Over time, I started to realize that the town I was living in wasn’t really the end of the road. I mean, it was literally the end of the road, but it was figuratively the beginning of something else — a new kind of network.

The more time I spent in the community, the more chances I had to explore the water on the simple boats with the local fisherman.

One of my favorite places to go was to a finca, or a small farm that was only accessible from the lake. The farm wasn’t much in terms of holdings, it was little more than a fenced in pasture. When I would visit we would collect milk in big jugs from half-feral cows.

For a long time whenever someone would refer to the farm, its name didn’t really register. Then one day it all clicked.
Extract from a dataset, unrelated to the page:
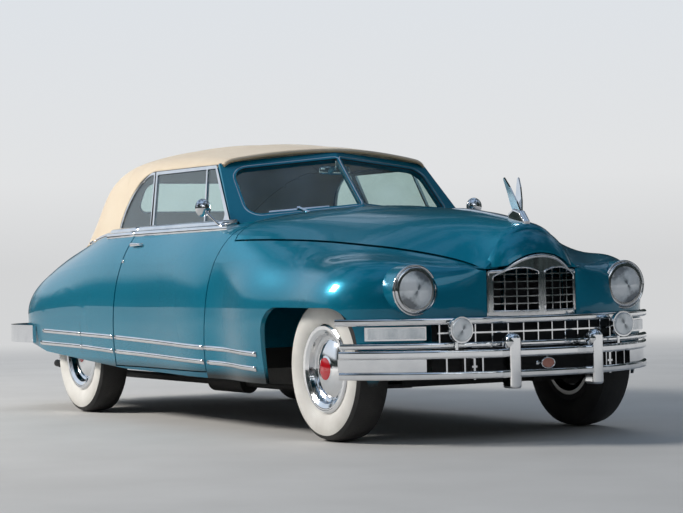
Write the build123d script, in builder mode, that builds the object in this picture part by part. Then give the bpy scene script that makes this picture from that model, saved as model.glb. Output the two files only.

They were calling it Paraiso…Paradise.

To be clear, I’m not trying to overcook this analogy. I’m definitely not trying to say that Farcaster is Paradise.

But what I do mean to say is that sometimes big-picture things don’t initially seem obvious. Mainly this is because we look at them through the lens of our past experiences and not through the lens of future potential.

For me, the biggest use case of Warpcast, and maybe Farcaster in general, is as an entirely new discovery engine. Even though I might not fully comprehend everything I'm seeing on Farcaster, I do appreciate the creative energy and the fact that every day feels a new projects are launching.

I’ve realized it’s OK that I don’t know what people are talking about all of the time. I feel like I’m still in the figuring things out phase, and that I haven’t connected the dots yet that Paraiso means Paradise. Someday, I’m convinced, it will start to click.

For now, it’s enough to know that Farcaster is an alternative to how the internet works so far. Decentralized social media is just an entry point into a new kind of network — into a new way of doing things. It's about realizing that there is still more out there beyond the end of the road.